German chancellor Angela Merkel, Russian president Vladimir Putin and French president Francois Hollande

© Mikhail Metzel/TASS, archive

SOCHI, January 11. /TASS/. Russia is ready to seek compromises with the European Union, but on the grounds of common approach and mutual observation of the international law, Russian President Vladimir Putin said in an interview with German daily Bild.

"We are ready for it, but not in the manner of confrontations, as we are ready to seek compromises based on the international legal norms, which must be commonly interpreted by the all involved sides," Putin said.

The Russian president also said that his prime aim was always to stand up for the national interests of Russia.

"You have asked me whether I am a friend or not," Putin said addressing a Bild journalist. "Relations between countries are rather different unlike relations between individual people."

"I am neither a friend, nor a bride, nor a groom, as I am the president of the Russian Federation with a population of 146 million people and they all have their personal interests and I must guarantee the protection of these interests," Putin said.

According to Putin, in order to build constructive relations between the countries "it is necessary to go by at least one rule, which is the mutual respect and the respect of interests of each other and the compliance with common rules instead of changing them each time for certain benefits."

As an example Putin cited the Western reaction to the independence of Kosovo and Crimea saying that the democracy is the will of people, in other words, both in Kosovo and in Crimea people wanted to live the way they had voted at referendums.

"The most important for me is the fate of people and not the territory or the borders," he said. "I would now like to ask you that when Kosovars in Kosovo have the right for the self-determination, why residents of Crimea have no such right?"

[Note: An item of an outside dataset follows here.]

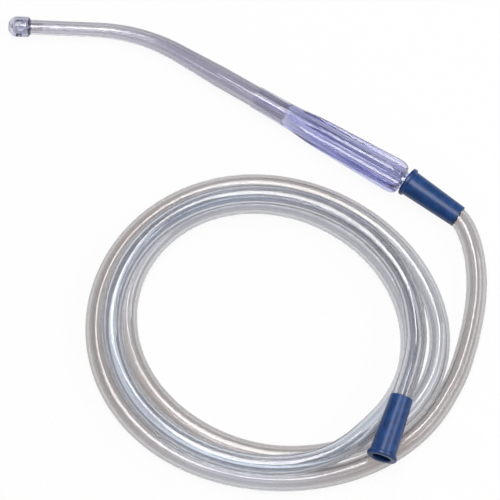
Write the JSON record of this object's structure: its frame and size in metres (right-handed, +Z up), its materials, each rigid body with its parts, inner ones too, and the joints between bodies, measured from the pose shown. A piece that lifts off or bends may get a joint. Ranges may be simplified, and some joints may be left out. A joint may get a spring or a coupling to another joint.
{
  "type": "yankauer suction tip",
  "caption": "Bent clear suction wand with a perforated bulb tip, a fluted grip and a long soft clear hose that lies in loose turns and ends in a navy female connector.",
  "frame": {"origin": "centre of the wand, grip and handle connector on the bench that they lie on, without the hose", "axes": "+X along the grip from the bulb towards the hose, +Y to the side away from the bend and the coil, +Z up from the bench"},
  "size_m": [0.3219, 0.2085, 0.0276],
  "materials": {
    "bulb_blue": "blue tinted clear rigid plastic, pale at the nose",
    "clear_wand": "clear rigid plastic with a faint violet tint, glossy",
    "violet_grip": "blue violet tinted clear rigid plastic, glossy, lengthwise flutes",
    "navy_connector": "soft navy plastic, smooth and glossy",
    "clear_hose": "clear soft hose, glossy, grey where light passes through it"
  },
  "bodies": {
    "root": {"suction_tip": "bulb_blue", "wand_tube": "clear_wand", "handle": "violet_grip", "handle_connector": "navy_connector", "hose_lead": "clear_hose", "hose_coil": "clear_hose", "hose_tail": "clear_hose", "far_connector": "navy_connector"}
  },
  "joints": []
}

Putin said it was extremely important to abide by the international law adding that "in case with Crimea the international law was not breached."

He said that in case with Kosovo the UN International Court decided it was unnecessary to take into account the opinion of the central authorities if the status of sovereignty was at the issue.

"If you are a respected daily and not lying to your readers find in your archive a speech delivered by a German representative at this very same International Court and quote it," he said. "Take for instance a letter, delivered in my opinion by the US Department of State, or a report by a representative of Britain. Find it and read what had been written there."

"Kosovo declared its independence and the whole world accepted it, but what was the cause of it? It was the parliament’s decision. They did not even hold a referendum," Putin said.

Whereas in Crimea, he said, the legitimate parliament voted for independence, slated a referendum and the local citizens voted for the reunification with Russia.

"What did we do? We never fought a war, we never occupied anyone, we never shot a gun and not a single person was killed as a result of the events in Crimea. Not a single one," he said.

"We have used Armed Forces only to restrain over 20,000 Ukrainian military personnel present there at that time from interrupting the local residents from expressing their free will," Putin said. "People attended the referendum and cast their votes. They decided to become the part of Russia."

The Republic of Crimea and Sevastopol, a city with a special status on the Crimean peninsula, where most residents are Russians, signed reunification deals with Russia on March 18, 2014 after a referendum two days earlier in which an overwhelming majority of Crimeans voted to secede from Ukraine and join the Russian Federation.

In the Soviet Union, Crimea used to be part of Russia until 1954, when it was gifted to Ukraine by Soviet Communist Party leader Nikita Khrushchev.